At the hazzard of being thought one of the fools of this quotation, I meet that argument—I rush in, I take that bull by the horns.
I trust I understand, and truly estimate the right of self-government. My faith in the proposition that each man should do precisely as he pleases with all which is exclusively his own, lies at the foundation of the sense of justice there is in me. I extend the principles to communities of men, as well as to individuals. I so extend it, because it is politically wise, as well as naturally just; politically wise, in saving us from broils about matters which do not concern us. Here, or at Washington, I would not trouble myself with the oyster laws of Virginia, or the cranberry laws of Indiana.
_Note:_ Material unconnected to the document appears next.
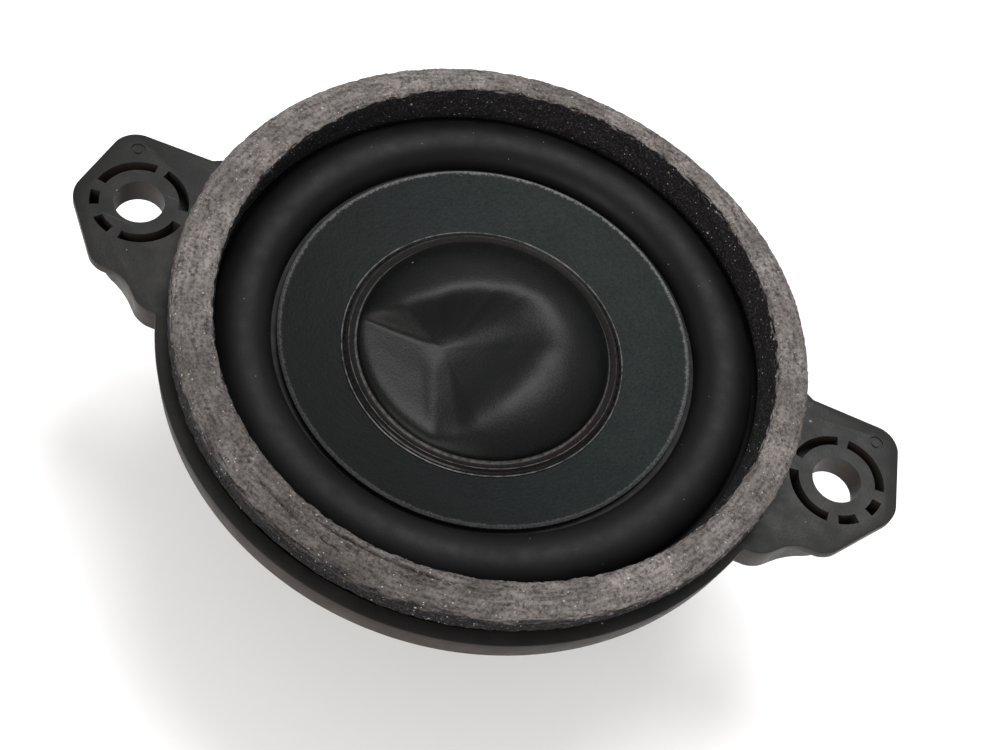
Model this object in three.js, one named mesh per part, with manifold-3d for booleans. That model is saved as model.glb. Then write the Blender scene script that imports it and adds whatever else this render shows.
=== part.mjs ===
// Small round car loudspeaker of the kind that sits in a dashboard, 80 mm class.
// A moulded basket with two screw ears carries a foam gasket, a paper cone with its
// rubber surround and spider, and a ferrite motor. Millimetres, +Z towards the listener.
// Z = 0 is the rear face of the yoke, and the ears point along X.

import * as THREE from 'three';
import { mergeVertices } from 'three/addons/utils/BufferGeometryUtils.js';
import Module from 'manifold-3d';

const wasm = await Module();
wasm.setup();

// ---- driving dimensions ----
const GAP = 0.3;                // between pieces that touch
const ROUND = 48;               // sides of the large round pieces
const INNER = 32;               // sides of the round pieces inside

const RIM_Z = 36;               // front face of the flange and the ears
const FLANGE_R = 40;
const FLANGE_THICK = 3.8;
const LIP_R = 38;               // inner edge of the raised outer lip
const BORE_SPACING = 92;
const BORE_R = 3.1;

const FOAM = { inner: 34.4, outer: 38.6, height: 6.2 };

const CONE_R = 25.6;            // outer edge of the cone
const CONE_Z = RIM_Z + 0.3;
const CONE_SLOPE = 0.333;       // rise of the cone for each millimetre of radius
const PAPER = 0.5;

const FORMER = { inner: 12.6, outer: 12.9, bottom: 12.2, top: 33.1 };
const NECK_R = FORMER.outer + GAP;

const YOKE = { radius: 21.5, thick: 4, pole: 12.2, top: 18.4 };
const MAGNET = { inner: 16, outer: 25, bottom: YOKE.thick + GAP, thick: 10 };
const PLATE = { inner: 14, outer: 22, bottom: MAGNET.bottom + MAGNET.thick + GAP, thick: 3.5 };
const BASE_Z = PLATE.bottom + PLATE.thick + GAP;     // underside of the basket
const SPIDER_Z = 25.9;                               // underside of the spider's rim
const SPIDER_R = 26.2;

const SCREW = { circle: 18.2, head: 2.7, shank: 1.25, count: 4 };
const TAB = { spread: 5, centre: 33.5, thick: 0.8 };
const BRACKET = { half: 9, outer: 37.5, bottom: 22.8, thick: 2 };

// ---- helpers ----

// A ring turned about Z from its [radius, z] section, or a disc where the section
// starts and ends on the axis.
function turned(section, sides = ROUND) {
  let area = 0;
  section.forEach(([r, z], i) => {
    const [r2, z2] = section[(i + 1) % section.length];
    area += r * z2 - r2 * z;
  });
  const points = area < 0 ? [...section].reverse() : [...section];
  if (points[0][0] > 0) points.push(points[0]);
  const geometry = new THREE.LatheGeometry(points.map(([r, z]) => new THREE.Vector2(r, z)), sides);
  return geometry.rotateX(Math.PI / 2);
}

// A plate from an outline in XY, standing from z = bottom to z = top.
function plate(shape, bottom, top, curveSegments = 6) {
  const geometry = new THREE.ExtrudeGeometry(shape, { depth: top - bottom, bevelEnabled: false, curveSegments });
  return geometry.translate(0, 0, bottom);
}

function box(x1, x2, y1, y2, z1, z2) {
  const geometry = new THREE.BoxGeometry(x2 - x1, y2 - y1, z2 - z1);
  return geometry.translate((x1 + x2) / 2, (y1 + y2) / 2, (z1 + z2) / 2);
}

function post(radius, x, y, bottom, top, sides = 24) {
  const geometry = new THREE.CylinderGeometry(radius, radius, top - bottom, sides);
  return geometry.rotateX(Math.PI / 2).translate(x, y, (bottom + top) / 2);
}

// An outline with straight sides and rounded corners, from [x, y, radius] corners.
function roundedOutline(corners) {
  const shape = new THREE.Shape();
  corners.forEach(([x, y, radius], i) => {
    const corner = new THREE.Vector2(x, y);
    const [px, py] = corners[(i + corners.length - 1) % corners.length];
    const [nx, ny] = corners[(i + 1) % corners.length];
    const before = new THREE.Vector2(px, py).sub(corner).setLength(radius).add(corner);
    const after = new THREE.Vector2(nx, ny).sub(corner).setLength(radius).add(corner);
    if (i === 0) shape.moveTo(before.x, before.y);
    else shape.lineTo(before.x, before.y);
    if (radius > 0) shape.quadraticCurveTo(x, y, after.x, after.y);
  });
  return shape;
}

// A piece of a ring between two radii and two angles in degrees, about (x, y).
function ringPiece(x, y, inner, outer, from, to) {
  const start = THREE.MathUtils.degToRad(from);
  const end = THREE.MathUtils.degToRad(to);
  const shape = new THREE.Shape();
  shape.absarc(x, y, outer, start, end, false);
  shape.absarc(x, y, inner, end, start, true);
  return shape;
}

function toSolid(geometry) {
  const bare = geometry.clone();
  bare.deleteAttribute('normal');
  bare.deleteAttribute('uv');
  const merged = mergeVertices(bare, 1e-4);
  const triVerts = [];
  for (let i = 0; i < merged.index.count; i += 3) {
    const [a, b, c] = merged.index.array.slice(i, i + 3);
    if (a !== b && b !== c && c !== a) triVerts.push(a, b, c);
  }
  return new wasm.Manifold(new wasm.Mesh({
    numProp: 3,
    vertProperties: merged.attributes.position.array,
    triVerts: new Uint32Array(triVerts),
  }));
}

function toGeometry(solid) {
  const mesh = solid.getMesh();
  const geometry = new THREE.BufferGeometry();
  geometry.setAttribute('position', new THREE.BufferAttribute(new Float32Array(mesh.vertProperties), 3));
  geometry.setIndex(new THREE.BufferAttribute(new Uint32Array(mesh.triVerts), 1));
  geometry.computeVertexNormals();
  return geometry;
}

// Joins the first list of geometries and cuts the second list out of them.
function carved(joined, cuts) {
  let solid = toSolid(joined[0]);
  for (const geometry of joined.slice(1)) solid = solid.add(toSolid(geometry));
  for (const geometry of cuts) solid = solid.subtract(toSolid(geometry));
  return toGeometry(solid);
}

const FINISH = {
  plastic: { color: 0x26262a, roughness: 0.55, metalness: 0 },
  foam: { color: 0x6a625d, roughness: 1, metalness: 0 },
  rubber: { color: 0x1e1e20, roughness: 0.6, metalness: 0 },
  paper: { color: 0x262a29, roughness: 0.85, metalness: 0 },
  glue: { color: 0x141516, roughness: 0.25, metalness: 0 },
  cloth: { color: 0xb08a4a, roughness: 0.9, metalness: 0 },
  kraft: { color: 0x8a6a44, roughness: 0.8, metalness: 0 },
  former: { color: 0xb8b9bb, roughness: 0.4, metalness: 0.9 },
  copper: { color: 0xa85f32, roughness: 0.35, metalness: 0.9 },
  ferrite: { color: 0x2c2c2e, roughness: 0.7, metalness: 0.1 },
  zinc: { color: 0xa9a9a4, roughness: 0.35, metalness: 1 },
  tin: { color: 0xc9c8c2, roughness: 0.3, metalness: 1 },
  board: { color: 0x4a2f1c, roughness: 0.6, metalness: 0 },
};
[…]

The doctrine of self government is right—absolutely and eternally right—but it has no just application, as here attempted. Or perhaps I should rather say that whether it has such just application depends upon whether a negro is not or is a man. If he is not a man, why in that case, he who is a man may, as a matter of self-government, do just as he pleases with him. But if the negro is a man, is it not to that extent, a total destruction of self-government, to say that he too shall not govern himself? When the white man governs himself that is self-government; but when he governs himself, and also governs another man, that is more than self-government—that is despotism. If the negro is a man, why then my ancient faith teaches me that “all men are created equal;” and that there can be no moral right in connection with one man’s making a slave of another.”
Lincoln says other things in the speech that truly offend certain people who cannot understand the thinking of the time and how his views were not popular. But the people who would be offended are few. History tells us Lincoln was a great man by word, deed an action. If those who cannot see that ever become the majority, the nation is truly doomed.
Happy Birthday Mr. President, I wish I had known you, and had been able to laugh at your jokes and marvel at your mind. As it is, I will always remember you with a swollen heart for the goodness that you showed, and the nation you saved.